On Experiencing Racism In The United States
I feel like my first time experiencing culture shock was when I went to Chapel Hill for my undergrad [at University of North Carolina]. I loved learning and I loved being there after I felt more at home, but it also was the most white experience I’d ever had. Growing up in Cherokee, I wasn’t as aware of the meaning of the Rebel flag, because my parents sold it in their gift shops; we’re in the South and that’s what people were buying. It was always interesting to me to see the people who were buying these Rebel flags, to be OK with giving their money to an immigrant-owned business, and every now and then we would get somebody who’d say, “Go back to your country.” It would shock me. And you’re giving me your money while you’re saying this. I was in high school when that happened and I didn’t know how to interact with that. I was letting it slide off of me. It wasn’t until moving to Durham that I learned more about microaggressions and probably how many microaggressions I have absorbed.

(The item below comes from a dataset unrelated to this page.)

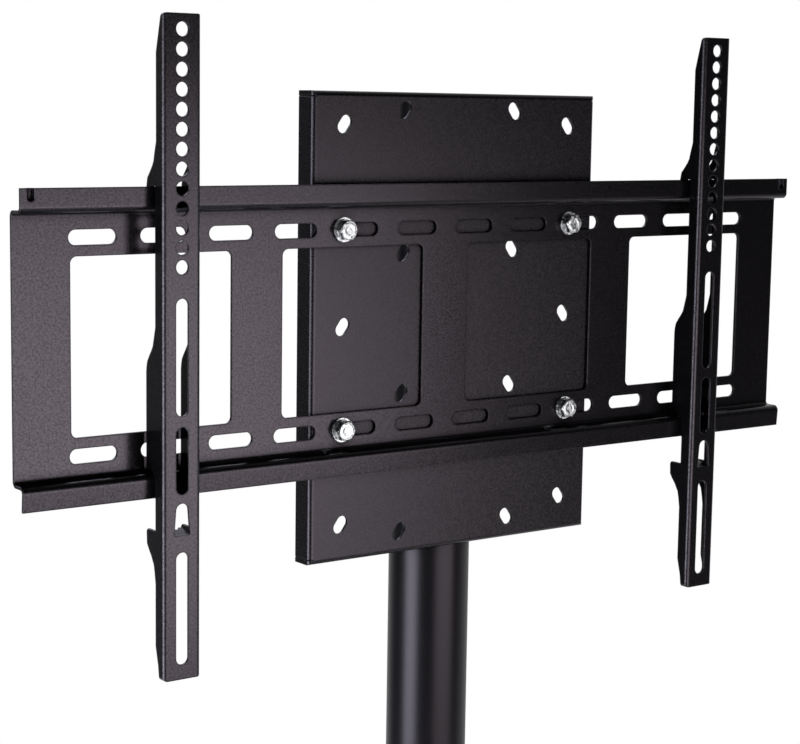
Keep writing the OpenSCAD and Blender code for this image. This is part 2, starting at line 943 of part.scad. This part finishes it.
// Tab turned inwards from the sill of the arch, with a half-round notch in its end
module arm_tab() {
    tab_w = arch_w - 2 * tab_side;
    translate([0, arm_t / 2, arch_sill()])
        rotate([tab_angle, 0, 0])
            translate([0, 0, -arm_t])
                linear_extrude(arm_t)
                    difference() {
                        translate([-tab_w / 2, 0])
                            square([tab_w, tab_l]);
                        translate([0, tab_l])
                            circle(r = tab_notch_r);
                    }
}

// Vertical arm that hooks over the rails of the wall plate
module arm(x) {
    color(steel)
        translate([plate_x + x, plate_y - arm_off, mount_h])
            union() {
                difference() {
                    intersection() {
                        translate([0, 0, arm_bottom - over])
                            linear_extrude(arm_h + 2 * over)
                                arm_section();
                        side_solid(-arm_w, arm_w)
                            arm_side_outline();
                        front_solid(-over, block_d + 2 * over)
                            translate([0, (arm_top + arm_bottom) / 2])
                                round_rect(arm_w, arm_h, arm_corner_r);
                    }
                    front_solid(-over, arm_t + over)
                        arm_holes();
                }
                arm_tab();
            }
}

module left_arm() { arm(left_arm_x); }
module right_arm() { arm(right_arm_x); }

base_plate();
foot_front_left();
foot_front_right();
foot_rear_left();
foot_rear_right();
foot_screws();
pole_flange();
flange_washers();
flange_bolts();
base_cover();
outer_tube();
guide_bush();
clamp_collar();
collar_grub_screws();
clamp_knob();
clamp_stud();
pressure_pad();
inner_tube();
glide_ring();
pole_cap();
adapter_box();
upper_saddle();
lower_saddle();
wall_plate();
front_washers();
spring_washers();
plate_bolts();
rear_washers();
lock_nuts();
left_arm();
right_arm();
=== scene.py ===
import math

import bmesh
import bpy
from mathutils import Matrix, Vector


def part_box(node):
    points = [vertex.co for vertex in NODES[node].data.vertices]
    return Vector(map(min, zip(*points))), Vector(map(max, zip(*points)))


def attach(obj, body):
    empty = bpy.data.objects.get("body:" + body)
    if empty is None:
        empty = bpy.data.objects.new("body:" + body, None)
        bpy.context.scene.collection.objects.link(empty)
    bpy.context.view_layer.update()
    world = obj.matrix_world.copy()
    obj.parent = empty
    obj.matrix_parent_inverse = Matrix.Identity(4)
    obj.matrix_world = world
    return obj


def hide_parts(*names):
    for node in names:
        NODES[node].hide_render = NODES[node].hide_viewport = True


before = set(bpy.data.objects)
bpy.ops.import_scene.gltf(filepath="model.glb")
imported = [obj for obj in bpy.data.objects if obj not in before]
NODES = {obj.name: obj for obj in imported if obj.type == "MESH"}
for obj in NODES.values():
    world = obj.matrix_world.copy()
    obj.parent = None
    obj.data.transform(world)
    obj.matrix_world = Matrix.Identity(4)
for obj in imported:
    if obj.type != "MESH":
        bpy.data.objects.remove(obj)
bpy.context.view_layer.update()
SCENE = bpy.context.scene
UP = Vector((0.0, 0.0, 1.0))
WHITE = (1.0, 1.0, 1.0)

# Camera: its place in metres, and its turn about X, Y and Z in degrees
CAMERA_PLACE = (-0.873887, -1.147814, 1.452584)
CAMERA_TURN = (82.40172, -0.86545, -36.29104)
CAMERA_SENSOR = 36.0
CAMERA_NEAR = 0.05
CAMERA_FAR = 60.0
# The photograph's size, focal length and optical middle, in pixels
PHOTO_W = 800.0
PHOTO_H = 744.0
PHOTO_FOCAL = 1969.406
PHOTO_MIDDLE_X = 401.977
PHOTO_MIDDLE_Y = 371.331

# The way from the object to the lit backdrop, which gloss shows
BACKDROP = (0.743, 0.669, 0.0)
# Cosines of the angle off that way at which the backdrop begins and is fully lit
BACKDROP_BEGINS = 0.05
BACKDROP_FULL = 0.71
# Brightness of that backdrop, and of the floor in front of it
SWEEP = 0.57
# Light from all other sides
DIM = 0.010
DIM_COLOUR = (0.82, 0.82, 1.0)
# The floor, the distances over which it turns from pale to white, and the share of white where it is pale
FLOOR_R = 9.0
FLOOR_SIDES = 96
FLOOR_COLOUR = (0.86, 0.86, 0.86)
FLOOR_PALE_R = 0.55
FLOOR_WHITE_R = 1.5
FLOOR_WHITE_SHARE = 0.55
# A softbox is three panes: their distance, and how far they differ in size for each width of soft edge
PANE_STEP = 0.004
PANE_GROWTH = 1.1

# The part of a noise's values that a grain uses
GRAIN_RANGE = (0.3, 0.7)
# The darkest and the lightest black of the coats, and the tint of their shine
BLACK = (0.0028, 0.0026, 0.0030)
BLACK_LIT = (0.0042, 0.0039, 0.0045)
SHINE_TINT = (1.0, 0.86, 1.0, 1.0)
# Spread of a coat's roughness, depth of its grain, and how open a place is where painted shade is full and
# gone
COAT_SPREAD = 0.03
GRAIN_DEPTH = 0.00015
# Painted shade: the coats' shine is darkened in crevices and between parts, the more closed in the darker
PAINTED_SHADE_FULL_AT = 0.50
PAINTED_SHADE_GONE_AT = 0.82
ZINC_DULL = (0.42, 0.42, 0.43)
ZINC_BRIGHT = (0.90, 0.90, 0.91)
POLYMER_SPREAD = 0.06
# For each coat: roughness, strength of the grain, level of the shine and share of its glints, radius
# that punched edges are rounded by, and distance within which painted shade darkens the shine in crevices
COATS = {
    "sheet": dict(gloss=0.20, grain=0.14, shine=0.50, glints=0.34, edge=0.0014, shade=0.008),
    "box": dict(gloss=0.27, grain=0.07, shine=0.50, glints=0.14, edge=0.0008, shade=0.018),
    "tube": dict(gloss=0.32, grain=0.04, shine=0.30, glints=0.06, edge=0.0006, shade=0.010),
    "base": dict(gloss=0.62, grain=0.30, shine=0.22, glints=0.25, edge=0.0012, shade=0.010)}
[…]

On The Stress Of Running A Business
I’m exhausted, not just because of this year and half. I’ve been exhausted since 2010. We’ve been hustling to get this business up and off the ground and running smoothly since then. It’s consumed our entire lives. I feel like capitalism is killing us. We’re always worried about whether we are going to make it through the next day. It’s just constant worry because we have so many people depending on us for their livelihoods. I wish there was a way to close down so we all could take a break, but I don’t know if we could afford it. But I took a solo four-day trip, and I feel a lot more optimistic now that I’ve gotten a chance to rest. The words for us right now have been joy, boundaries and this awe for humanity and the potential of what we have to offer.
This interview has been edited for clarity and length.